■ Objective: Reproduce the lines from the one bearing "Keep writing the OpenSCAD" through the one bearing "return [p /", inclusive. Copy them exactly; include no other line.
/---
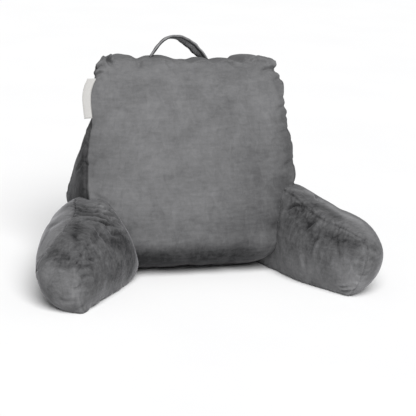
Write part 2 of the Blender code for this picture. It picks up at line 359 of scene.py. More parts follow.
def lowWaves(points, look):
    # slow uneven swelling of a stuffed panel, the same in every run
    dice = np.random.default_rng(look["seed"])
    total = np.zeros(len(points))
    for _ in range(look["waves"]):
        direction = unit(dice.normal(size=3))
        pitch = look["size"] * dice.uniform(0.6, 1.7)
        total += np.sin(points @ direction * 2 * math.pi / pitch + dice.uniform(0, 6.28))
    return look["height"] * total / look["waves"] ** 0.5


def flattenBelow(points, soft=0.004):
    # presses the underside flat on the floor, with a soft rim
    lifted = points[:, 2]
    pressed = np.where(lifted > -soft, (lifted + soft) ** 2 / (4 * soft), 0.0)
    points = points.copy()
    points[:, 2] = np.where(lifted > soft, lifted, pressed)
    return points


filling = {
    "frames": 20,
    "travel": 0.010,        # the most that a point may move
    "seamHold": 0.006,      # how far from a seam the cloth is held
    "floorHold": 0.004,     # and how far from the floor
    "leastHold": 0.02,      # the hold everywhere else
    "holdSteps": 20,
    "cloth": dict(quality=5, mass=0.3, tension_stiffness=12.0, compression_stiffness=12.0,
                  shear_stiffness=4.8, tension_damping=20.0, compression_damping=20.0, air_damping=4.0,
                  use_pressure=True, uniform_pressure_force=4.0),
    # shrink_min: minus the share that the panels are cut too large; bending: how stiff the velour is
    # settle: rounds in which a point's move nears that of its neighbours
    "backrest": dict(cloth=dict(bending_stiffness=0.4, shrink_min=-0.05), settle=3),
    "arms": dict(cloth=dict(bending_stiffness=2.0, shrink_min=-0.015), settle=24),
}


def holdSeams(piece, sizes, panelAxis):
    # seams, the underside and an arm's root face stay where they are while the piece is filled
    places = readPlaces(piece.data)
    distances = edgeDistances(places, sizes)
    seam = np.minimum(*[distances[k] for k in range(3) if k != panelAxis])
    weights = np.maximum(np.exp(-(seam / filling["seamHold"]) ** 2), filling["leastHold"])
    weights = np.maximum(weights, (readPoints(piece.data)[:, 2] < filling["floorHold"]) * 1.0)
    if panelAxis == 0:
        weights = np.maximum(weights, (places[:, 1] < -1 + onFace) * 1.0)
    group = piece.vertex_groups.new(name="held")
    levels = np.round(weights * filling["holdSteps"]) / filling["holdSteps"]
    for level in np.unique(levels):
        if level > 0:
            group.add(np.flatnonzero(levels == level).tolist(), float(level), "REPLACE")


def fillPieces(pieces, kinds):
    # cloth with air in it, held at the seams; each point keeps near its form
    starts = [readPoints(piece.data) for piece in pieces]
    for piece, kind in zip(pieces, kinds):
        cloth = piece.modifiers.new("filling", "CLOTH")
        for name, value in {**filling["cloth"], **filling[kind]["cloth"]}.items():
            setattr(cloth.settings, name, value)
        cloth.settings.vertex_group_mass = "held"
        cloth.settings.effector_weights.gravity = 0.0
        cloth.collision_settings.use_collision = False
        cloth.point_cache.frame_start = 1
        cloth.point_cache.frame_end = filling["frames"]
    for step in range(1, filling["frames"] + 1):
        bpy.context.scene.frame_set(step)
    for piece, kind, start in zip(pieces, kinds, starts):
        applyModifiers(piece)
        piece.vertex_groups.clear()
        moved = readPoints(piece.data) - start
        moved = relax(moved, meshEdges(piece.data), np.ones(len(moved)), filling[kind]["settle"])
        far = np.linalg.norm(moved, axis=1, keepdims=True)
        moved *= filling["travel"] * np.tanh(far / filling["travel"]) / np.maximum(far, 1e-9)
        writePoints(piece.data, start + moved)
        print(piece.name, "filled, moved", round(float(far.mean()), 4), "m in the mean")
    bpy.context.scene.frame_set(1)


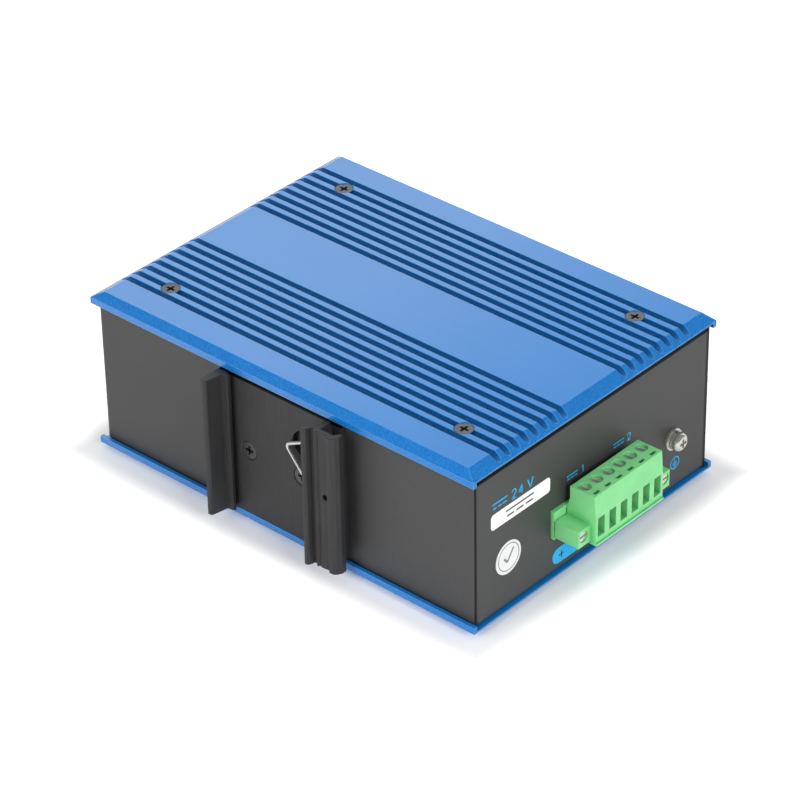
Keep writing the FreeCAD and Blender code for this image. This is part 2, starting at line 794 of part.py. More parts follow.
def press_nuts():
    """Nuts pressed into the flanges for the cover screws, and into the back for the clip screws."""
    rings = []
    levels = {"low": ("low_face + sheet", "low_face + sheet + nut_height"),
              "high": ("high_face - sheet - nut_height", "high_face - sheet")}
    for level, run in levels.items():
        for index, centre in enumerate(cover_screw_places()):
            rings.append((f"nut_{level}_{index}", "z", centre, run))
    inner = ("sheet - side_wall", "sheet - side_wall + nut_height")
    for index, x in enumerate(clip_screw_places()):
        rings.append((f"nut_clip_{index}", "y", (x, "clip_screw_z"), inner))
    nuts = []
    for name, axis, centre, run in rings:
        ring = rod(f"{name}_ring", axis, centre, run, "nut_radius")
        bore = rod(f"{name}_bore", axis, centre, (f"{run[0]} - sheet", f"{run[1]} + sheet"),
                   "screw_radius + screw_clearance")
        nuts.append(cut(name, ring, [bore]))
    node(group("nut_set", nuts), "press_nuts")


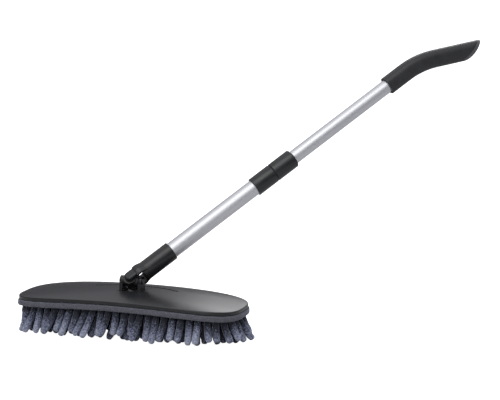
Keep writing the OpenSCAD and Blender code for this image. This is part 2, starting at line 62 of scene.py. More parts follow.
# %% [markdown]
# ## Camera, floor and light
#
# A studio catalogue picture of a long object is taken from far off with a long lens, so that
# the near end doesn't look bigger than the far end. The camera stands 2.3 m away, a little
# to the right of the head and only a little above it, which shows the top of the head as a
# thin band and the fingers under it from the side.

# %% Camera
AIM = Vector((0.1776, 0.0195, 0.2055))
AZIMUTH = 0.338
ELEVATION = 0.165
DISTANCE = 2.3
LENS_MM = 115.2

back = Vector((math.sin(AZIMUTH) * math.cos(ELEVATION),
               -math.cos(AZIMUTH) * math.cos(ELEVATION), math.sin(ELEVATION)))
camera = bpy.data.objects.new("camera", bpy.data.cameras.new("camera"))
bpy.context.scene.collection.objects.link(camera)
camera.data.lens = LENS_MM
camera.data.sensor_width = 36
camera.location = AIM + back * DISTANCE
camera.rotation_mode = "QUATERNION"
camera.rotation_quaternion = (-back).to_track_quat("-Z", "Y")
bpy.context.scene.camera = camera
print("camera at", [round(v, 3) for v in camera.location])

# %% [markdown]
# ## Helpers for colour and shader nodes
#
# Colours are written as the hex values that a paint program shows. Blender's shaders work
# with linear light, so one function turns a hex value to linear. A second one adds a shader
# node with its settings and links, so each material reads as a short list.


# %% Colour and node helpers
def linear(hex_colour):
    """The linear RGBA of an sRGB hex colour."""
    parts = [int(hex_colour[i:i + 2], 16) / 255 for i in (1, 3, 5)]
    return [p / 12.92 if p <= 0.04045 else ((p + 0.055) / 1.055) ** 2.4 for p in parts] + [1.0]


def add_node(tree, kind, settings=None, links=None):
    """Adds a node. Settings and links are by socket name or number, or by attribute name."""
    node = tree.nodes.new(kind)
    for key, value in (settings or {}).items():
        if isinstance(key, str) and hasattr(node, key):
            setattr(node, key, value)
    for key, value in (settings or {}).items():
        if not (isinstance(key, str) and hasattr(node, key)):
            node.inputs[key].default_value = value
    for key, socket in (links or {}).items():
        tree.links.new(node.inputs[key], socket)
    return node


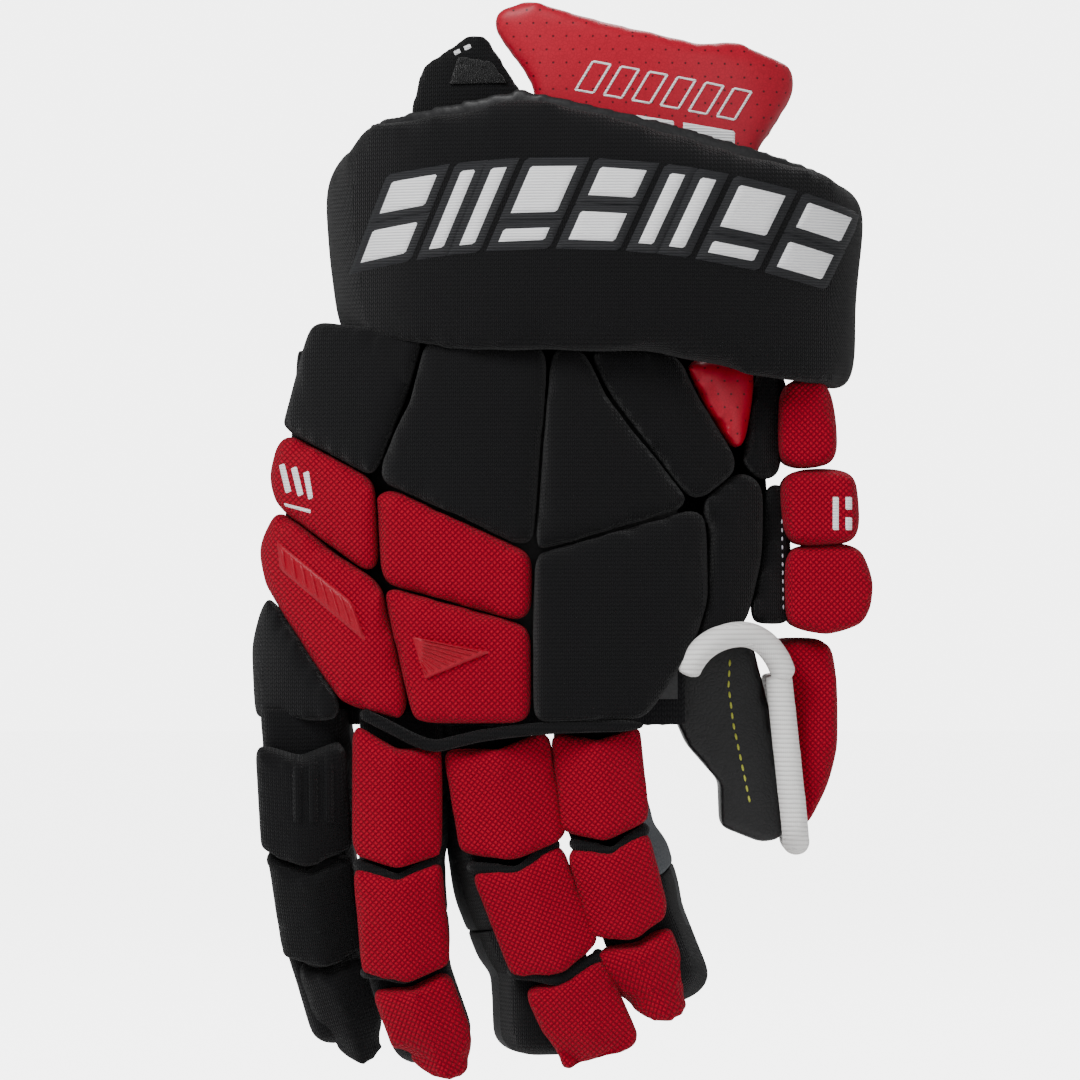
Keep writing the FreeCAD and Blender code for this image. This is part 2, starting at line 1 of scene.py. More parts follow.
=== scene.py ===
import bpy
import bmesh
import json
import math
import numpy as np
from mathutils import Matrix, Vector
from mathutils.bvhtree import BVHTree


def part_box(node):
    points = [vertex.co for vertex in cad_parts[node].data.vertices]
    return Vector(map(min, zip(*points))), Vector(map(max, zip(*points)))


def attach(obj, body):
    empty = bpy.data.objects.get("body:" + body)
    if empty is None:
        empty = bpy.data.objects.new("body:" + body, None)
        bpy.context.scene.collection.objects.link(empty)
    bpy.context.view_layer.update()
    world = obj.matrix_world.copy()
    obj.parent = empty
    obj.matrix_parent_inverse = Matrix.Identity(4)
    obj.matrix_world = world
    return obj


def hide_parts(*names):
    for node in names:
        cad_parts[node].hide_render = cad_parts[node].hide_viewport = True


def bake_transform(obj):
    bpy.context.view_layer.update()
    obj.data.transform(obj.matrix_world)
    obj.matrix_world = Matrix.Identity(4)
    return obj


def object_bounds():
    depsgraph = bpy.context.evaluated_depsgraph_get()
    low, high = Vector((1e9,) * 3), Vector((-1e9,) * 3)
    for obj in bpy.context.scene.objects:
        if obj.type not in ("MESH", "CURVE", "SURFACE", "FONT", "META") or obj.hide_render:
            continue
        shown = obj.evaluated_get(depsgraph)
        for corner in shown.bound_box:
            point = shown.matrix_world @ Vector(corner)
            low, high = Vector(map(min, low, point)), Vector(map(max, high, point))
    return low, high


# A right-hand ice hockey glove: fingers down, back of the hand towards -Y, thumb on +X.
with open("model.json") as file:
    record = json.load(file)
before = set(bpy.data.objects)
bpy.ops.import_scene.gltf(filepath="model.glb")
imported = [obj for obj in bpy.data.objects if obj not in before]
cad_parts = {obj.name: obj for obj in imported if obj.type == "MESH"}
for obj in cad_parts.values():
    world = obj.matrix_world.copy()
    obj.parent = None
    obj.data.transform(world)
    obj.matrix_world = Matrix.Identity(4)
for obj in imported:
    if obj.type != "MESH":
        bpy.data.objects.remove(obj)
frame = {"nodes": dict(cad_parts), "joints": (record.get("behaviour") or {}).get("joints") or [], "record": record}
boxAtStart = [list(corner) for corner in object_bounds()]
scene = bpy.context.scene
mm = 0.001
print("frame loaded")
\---
■ The answer:
Keep writing the OpenSCAD and Blender code for this image. This is part 2, starting at line 62 of scene.py. More parts follow.
# %% [markdown]
# ## Camera, floor and light
#
# A studio catalogue picture of a long object is taken from far off with a long lens, so that
# the near end doesn't look bigger than the far end. The camera stands 2.3 m away, a little
# to the right of the head and only a little above it, which shows the top of the head as a
# thin band and the fingers under it from the side.

# %% Camera
AIM = Vector((0.1776, 0.0195, 0.2055))
AZIMUTH = 0.338
ELEVATION = 0.165
DISTANCE = 2.3
LENS_MM = 115.2

back = Vector((math.sin(AZIMUTH) * math.cos(ELEVATION),
               -math.cos(AZIMUTH) * math.cos(ELEVATION), math.sin(ELEVATION)))
camera = bpy.data.objects.new("camera", bpy.data.cameras.new("camera"))
bpy.context.scene.collection.objects.link(camera)
camera.data.lens = LENS_MM
camera.data.sensor_width = 36
camera.location = AIM + back * DISTANCE
camera.rotation_mode = "QUATERNION"
camera.rotation_quaternion = (-back).to_track_quat("-Z", "Y")
bpy.context.scene.camera = camera
print("camera at", [round(v, 3) for v in camera.location])

# %% [markdown]
# ## Helpers for colour and shader nodes
#
# Colours are written as the hex values that a paint program shows. Blender's shaders work
# with linear light, so one function turns a hex value to linear. A second one adds a shader
# node with its settings and links, so each material reads as a short list.


# %% Colour and node helpers
def linear(hex_colour):
    """The linear RGBA of an sRGB hex colour."""
    parts = [int(hex_colour[i:i + 2], 16) / 255 for i in (1, 3, 5)]
    return [p / 12.92 if p <= 0.04045 else ((p + 0.055) / 1.055) ** 2.4 for p in parts] + [1.0]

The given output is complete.